Give back the full material, exactly as it reads.

### Provided data
○ ○ ○ ○
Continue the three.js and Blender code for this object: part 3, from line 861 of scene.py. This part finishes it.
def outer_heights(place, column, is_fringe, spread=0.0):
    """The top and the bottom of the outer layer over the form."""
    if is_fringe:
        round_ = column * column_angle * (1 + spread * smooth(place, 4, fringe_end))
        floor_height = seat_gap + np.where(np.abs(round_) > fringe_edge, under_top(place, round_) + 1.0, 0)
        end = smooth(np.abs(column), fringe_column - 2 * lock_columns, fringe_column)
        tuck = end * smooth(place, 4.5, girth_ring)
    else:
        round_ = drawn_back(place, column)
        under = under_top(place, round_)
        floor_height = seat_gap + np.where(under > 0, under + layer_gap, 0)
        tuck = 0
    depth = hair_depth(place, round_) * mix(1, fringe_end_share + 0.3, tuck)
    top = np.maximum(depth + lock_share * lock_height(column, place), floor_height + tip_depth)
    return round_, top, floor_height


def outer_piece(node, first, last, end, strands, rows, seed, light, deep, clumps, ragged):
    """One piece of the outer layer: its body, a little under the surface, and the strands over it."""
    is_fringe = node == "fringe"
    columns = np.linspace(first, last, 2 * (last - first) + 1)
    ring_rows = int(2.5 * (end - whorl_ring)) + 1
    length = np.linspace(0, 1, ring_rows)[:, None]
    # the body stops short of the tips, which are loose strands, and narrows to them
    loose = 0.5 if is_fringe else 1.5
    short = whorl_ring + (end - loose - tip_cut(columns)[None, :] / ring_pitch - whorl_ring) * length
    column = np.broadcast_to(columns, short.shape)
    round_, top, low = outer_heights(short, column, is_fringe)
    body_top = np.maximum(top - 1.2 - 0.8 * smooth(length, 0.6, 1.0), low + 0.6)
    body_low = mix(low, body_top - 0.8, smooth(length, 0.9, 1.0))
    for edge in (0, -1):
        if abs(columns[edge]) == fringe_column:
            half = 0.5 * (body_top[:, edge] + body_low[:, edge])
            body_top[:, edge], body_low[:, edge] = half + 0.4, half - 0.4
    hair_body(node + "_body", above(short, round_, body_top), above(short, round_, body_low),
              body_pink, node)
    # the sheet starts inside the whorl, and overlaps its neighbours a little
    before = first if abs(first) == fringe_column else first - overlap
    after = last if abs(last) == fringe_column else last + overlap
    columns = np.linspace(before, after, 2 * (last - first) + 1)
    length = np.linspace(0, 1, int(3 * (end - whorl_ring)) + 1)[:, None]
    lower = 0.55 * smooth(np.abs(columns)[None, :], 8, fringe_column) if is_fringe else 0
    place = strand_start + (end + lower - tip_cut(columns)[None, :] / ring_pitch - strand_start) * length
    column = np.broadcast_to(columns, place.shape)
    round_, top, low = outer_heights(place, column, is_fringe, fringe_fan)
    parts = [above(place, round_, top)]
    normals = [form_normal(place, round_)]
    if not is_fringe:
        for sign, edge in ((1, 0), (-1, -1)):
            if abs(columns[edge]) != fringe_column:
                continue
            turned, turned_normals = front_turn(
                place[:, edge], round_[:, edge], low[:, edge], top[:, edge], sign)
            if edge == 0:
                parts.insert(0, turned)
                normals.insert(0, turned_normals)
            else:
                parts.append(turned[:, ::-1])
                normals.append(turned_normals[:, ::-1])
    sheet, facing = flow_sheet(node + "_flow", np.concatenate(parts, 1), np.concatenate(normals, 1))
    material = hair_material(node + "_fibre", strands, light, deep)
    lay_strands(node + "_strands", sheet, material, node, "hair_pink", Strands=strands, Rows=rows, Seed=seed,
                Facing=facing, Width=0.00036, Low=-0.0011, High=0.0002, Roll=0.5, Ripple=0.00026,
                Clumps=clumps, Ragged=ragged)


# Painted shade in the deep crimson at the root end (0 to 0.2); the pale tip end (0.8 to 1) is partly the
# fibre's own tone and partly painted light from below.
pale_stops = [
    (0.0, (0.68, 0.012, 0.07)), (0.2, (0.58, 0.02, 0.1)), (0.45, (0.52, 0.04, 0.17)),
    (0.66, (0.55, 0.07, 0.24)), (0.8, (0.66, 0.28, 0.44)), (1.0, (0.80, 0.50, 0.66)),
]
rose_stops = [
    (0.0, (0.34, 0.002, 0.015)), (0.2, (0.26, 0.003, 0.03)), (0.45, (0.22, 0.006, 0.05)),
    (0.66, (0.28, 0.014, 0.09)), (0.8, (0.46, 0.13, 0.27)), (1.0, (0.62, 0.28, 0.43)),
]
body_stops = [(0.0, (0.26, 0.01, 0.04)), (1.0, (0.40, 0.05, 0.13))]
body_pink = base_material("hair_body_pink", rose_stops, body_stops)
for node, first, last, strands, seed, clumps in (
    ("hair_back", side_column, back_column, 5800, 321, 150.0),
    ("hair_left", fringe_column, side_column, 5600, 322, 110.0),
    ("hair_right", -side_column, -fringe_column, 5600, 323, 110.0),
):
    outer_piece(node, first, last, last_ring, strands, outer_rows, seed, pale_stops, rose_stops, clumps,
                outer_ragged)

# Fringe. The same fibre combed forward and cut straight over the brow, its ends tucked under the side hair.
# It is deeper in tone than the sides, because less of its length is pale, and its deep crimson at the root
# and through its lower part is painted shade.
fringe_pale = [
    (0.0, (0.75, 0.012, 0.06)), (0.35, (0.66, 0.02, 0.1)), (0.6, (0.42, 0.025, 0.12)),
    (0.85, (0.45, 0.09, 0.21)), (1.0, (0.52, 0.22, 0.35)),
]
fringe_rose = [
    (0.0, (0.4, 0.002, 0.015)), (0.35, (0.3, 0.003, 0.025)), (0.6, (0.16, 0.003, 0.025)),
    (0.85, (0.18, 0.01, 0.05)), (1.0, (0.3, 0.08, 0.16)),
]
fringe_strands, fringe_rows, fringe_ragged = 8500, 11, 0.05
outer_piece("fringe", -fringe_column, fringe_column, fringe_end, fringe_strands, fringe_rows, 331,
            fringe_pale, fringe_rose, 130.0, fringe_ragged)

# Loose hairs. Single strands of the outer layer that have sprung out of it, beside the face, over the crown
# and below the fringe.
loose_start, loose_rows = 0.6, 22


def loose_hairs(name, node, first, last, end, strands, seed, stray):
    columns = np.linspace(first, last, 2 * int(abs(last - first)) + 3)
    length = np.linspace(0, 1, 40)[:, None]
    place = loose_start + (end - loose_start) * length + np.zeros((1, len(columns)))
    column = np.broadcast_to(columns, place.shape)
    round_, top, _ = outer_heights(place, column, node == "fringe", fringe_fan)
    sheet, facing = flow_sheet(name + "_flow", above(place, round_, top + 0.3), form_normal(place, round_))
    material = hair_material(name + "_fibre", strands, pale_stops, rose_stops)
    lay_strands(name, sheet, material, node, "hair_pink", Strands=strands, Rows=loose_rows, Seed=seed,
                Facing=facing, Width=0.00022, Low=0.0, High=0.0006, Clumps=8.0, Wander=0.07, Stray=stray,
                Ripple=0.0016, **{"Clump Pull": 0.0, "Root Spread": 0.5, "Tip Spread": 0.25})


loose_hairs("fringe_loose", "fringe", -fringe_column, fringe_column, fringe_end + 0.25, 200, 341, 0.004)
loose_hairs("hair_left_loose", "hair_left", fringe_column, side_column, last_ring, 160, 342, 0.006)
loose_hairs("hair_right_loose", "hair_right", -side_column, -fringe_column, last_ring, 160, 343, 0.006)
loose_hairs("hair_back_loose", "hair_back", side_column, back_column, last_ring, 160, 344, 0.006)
○ ○ ○ ○
### Solution to this problem
Continue the three.js and Blender code for this object: part 3, from line 861 of scene.py. This part finishes it.
def outer_heights(place, column, is_fringe, spread=0.0):
    """The top and the bottom of the outer layer over the form."""
    if is_fringe:
        round_ = column * column_angle * (1 + spread * smooth(place, 4, fringe_end))
        floor_height = seat_gap + np.where(np.abs(round_) > fringe_edge, under_top(place, round_) + 1.0, 0)
        end = smooth(np.abs(column), fringe_column - 2 * lock_columns, fringe_column)
        tuck = end * smooth(place, 4.5, girth_ring)
    else:
        round_ = drawn_back(place, column)
        under = under_top(place, round_)
        floor_height = seat_gap + np.where(under > 0, under + layer_gap, 0)
        tuck = 0
    depth = hair_depth(place, round_) * mix(1, fringe_end_share + 0.3, tuck)
    top = np.maximum(depth + lock_share * lock_height(column, place), floor_height + tip_depth)
    return round_, top, floor_height


def outer_piece(node, first, last, end, strands, rows, seed, light, deep, clumps, ragged):
    """One piece of the outer layer: its body, a little under the surface, and the strands over it."""
    is_fringe = node == "fringe"
    columns = np.linspace(first, last, 2 * (last - first) + 1)
    ring_rows = int(2.5 * (end - whorl_ring)) + 1
    length = np.linspace(0, 1, ring_rows)[:, None]
    # the body stops short of the tips, which are loose strands, and narrows to them
    loose = 0.5 if is_fringe else 1.5
    short = whorl_ring + (end - loose - tip_cut(columns)[None, :] / ring_pitch - whorl_ring) * length
    column = np.broadcast_to(columns, short.shape)
    round_, top, low = outer_heights(short, column, is_fringe)
    body_top = np.maximum(top - 1.2 - 0.8 * smooth(length, 0.6, 1.0), low + 0.6)
    body_low = mix(low, body_top - 0.8, smooth(length, 0.9, 1.0))
    for edge in (0, -1):
        if abs(columns[edge]) == fringe_column:
            half = 0.5 * (body_top[:, edge] + body_low[:, edge])
            body_top[:, edge], body_low[:, edge] = half + 0.4, half - 0.4
    hair_body(node + "_body", above(short, round_, body_top), above(short, round_, body_low),
              body_pink, node)
    # the sheet starts inside the whorl, and overlaps its neighbours a little
    before = first if abs(first) == fringe_column else first - overlap
    after = last if abs(last) == fringe_column else last + overlap
    columns = np.linspace(before, after, 2 * (last - first) + 1)
    length = np.linspace(0, 1, int(3 * (end - whorl_ring)) + 1)[:, None]
    lower = 0.55 * smooth(np.abs(columns)[None, :], 8, fringe_column) if is_fringe else 0
    place = strand_start + (end + lower - tip_cut(columns)[None, :] / ring_pitch - strand_start) * length
    column = np.broadcast_to(columns, place.shape)
    round_, top, low = outer_heights(place, column, is_fringe, fringe_fan)
    parts = [above(place, round_, top)]
    normals = [form_normal(place, round_)]
    if not is_fringe:
        for sign, edge in ((1, 0), (-1, -1)):
            if abs(columns[edge]) != fringe_column:
                continue
            turned, turned_normals = front_turn(
                place[:, edge], round_[:, edge], low[:, edge], top[:, edge], sign)
            if edge == 0:
                parts.insert(0, turned)
                normals.insert(0, turned_normals)
            else:
                parts.append(turned[:, ::-1])
                normals.append(turned_normals[:, ::-1])
    sheet, facing = flow_sheet(node + "_flow", np.concatenate(parts, 1), np.concatenate(normals, 1))
    material = hair_material(node + "_fibre", strands, light, deep)
    lay_strands(node + "_strands", sheet, material, node, "hair_pink", Strands=strands, Rows=rows, Seed=seed,
                Facing=facing, Width=0.00036, Low=-0.0011, High=0.0002, Roll=0.5, Ripple=0.00026,
                Clumps=clumps, Ragged=ragged)


# Painted shade in the deep crimson at the root end (0 to 0.2); the pale tip end (0.8 to 1) is partly the
# fibre's own tone and partly painted light from below.
pale_stops = [
    (0.0, (0.68, 0.012, 0.07)), (0.2, (0.58, 0.02, 0.1)), (0.45, (0.52, 0.04, 0.17)),
    (0.66, (0.55, 0.07, 0.24)), (0.8, (0.66, 0.28, 0.44)), (1.0, (0.80, 0.50, 0.66)),
]
rose_stops = [
    (0.0, (0.34, 0.002, 0.015)), (0.2, (0.26, 0.003, 0.03)), (0.45, (0.22, 0.006, 0.05)),
    (0.66, (0.28, 0.014, 0.09)), (0.8, (0.46, 0.13, 0.27)), (1.0, (0.62, 0.28, 0.43)),
]
body_stops = [(0.0, (0.26, 0.01, 0.04)), (1.0, (0.40, 0.05, 0.13))]
body_pink = base_material("hair_body_pink", rose_stops, body_stops)
for node, first, last, strands, seed, clumps in (
    ("hair_back", side_column, back_column, 5800, 321, 150.0),
    ("hair_left", fringe_column, side_column, 5600, 322, 110.0),
    ("hair_right", -side_column, -fringe_column, 5600, 323, 110.0),
):
    outer_piece(node, first, last, last_ring, strands, outer_rows, seed, pale_stops, rose_stops, clumps,
                outer_ragged)

# Fringe. The same fibre combed forward and cut straight over the brow, its ends tucked under the side hair.
# It is deeper in tone than the sides, because less of its length is pale, and its deep crimson at the root
# and through its lower part is painted shade.
fringe_pale = [
    (0.0, (0.75, 0.012, 0.06)), (0.35, (0.66, 0.02, 0.1)), (0.6, (0.42, 0.025, 0.12)),
    (0.85, (0.45, 0.09, 0.21)), (1.0, (0.52, 0.22, 0.35)),
]
fringe_rose = [
    (0.0, (0.4, 0.002, 0.015)), (0.35, (0.3, 0.003, 0.025)), (0.6, (0.16, 0.003, 0.025)),
    (0.85, (0.18, 0.01, 0.05)), (1.0, (0.3, 0.08, 0.16)),
]
fringe_strands, fringe_rows, fringe_ragged = 8500, 11, 0.05
outer_piece("fringe", -fringe_column, fringe_column, fringe_end, fringe_strands, fringe_rows, 331,
            fringe_pale, fringe_rose, 130.0, fringe_ragged)

# Loose hairs. Single strands of the outer layer that have sprung out of it, beside the face, over the crown
# and below the fringe.
loose_start, loose_rows = 0.6, 22


def loose_hairs(name, node, first, last, end, strands, seed, stray):
    columns = np.linspace(first, last, 2 * int(abs(last - first)) + 3)
    length = np.linspace(0, 1, 40)[:, None]
    place = loose_start + (end - loose_start) * length + np.zeros((1, len(columns)))
    column = np.broadcast_to(columns, place.shape)
    round_, top, _ = outer_heights(place, column, node == "fringe", fringe_fan)
    sheet, facing = flow_sheet(name + "_flow", above(place, round_, top + 0.3), form_normal(place, round_))
    material = hair_material(name + "_fibre", strands, pale_stops, rose_stops)
    lay_strands(name, sheet, material, node, "hair_pink", Strands=strands, Rows=loose_rows, Seed=seed,
                Facing=facing, Width=0.00022, Low=0.0, High=0.0006, Clumps=8.0, Wander=0.07, Stray=stray,
                Ripple=0.0016, **{"Clump Pull": 0.0, "Root Spread": 0.5, "Tip Spread": 0.25})


loose_hairs("fringe_loose", "fringe", -fringe_column, fringe_column, fringe_end + 0.25, 200, 341, 0.004)
loose_hairs("hair_left_loose", "hair_left", fringe_column, side_column, last_ring, 160, 342, 0.006)
loose_hairs("hair_right_loose", "hair_right", -side_column, -fringe_column, last_ring, 160, 343, 0.006)
loose_hairs("hair_back_loose", "hair_back", side_column, back_column, last_ring, 160, 344, 0.006)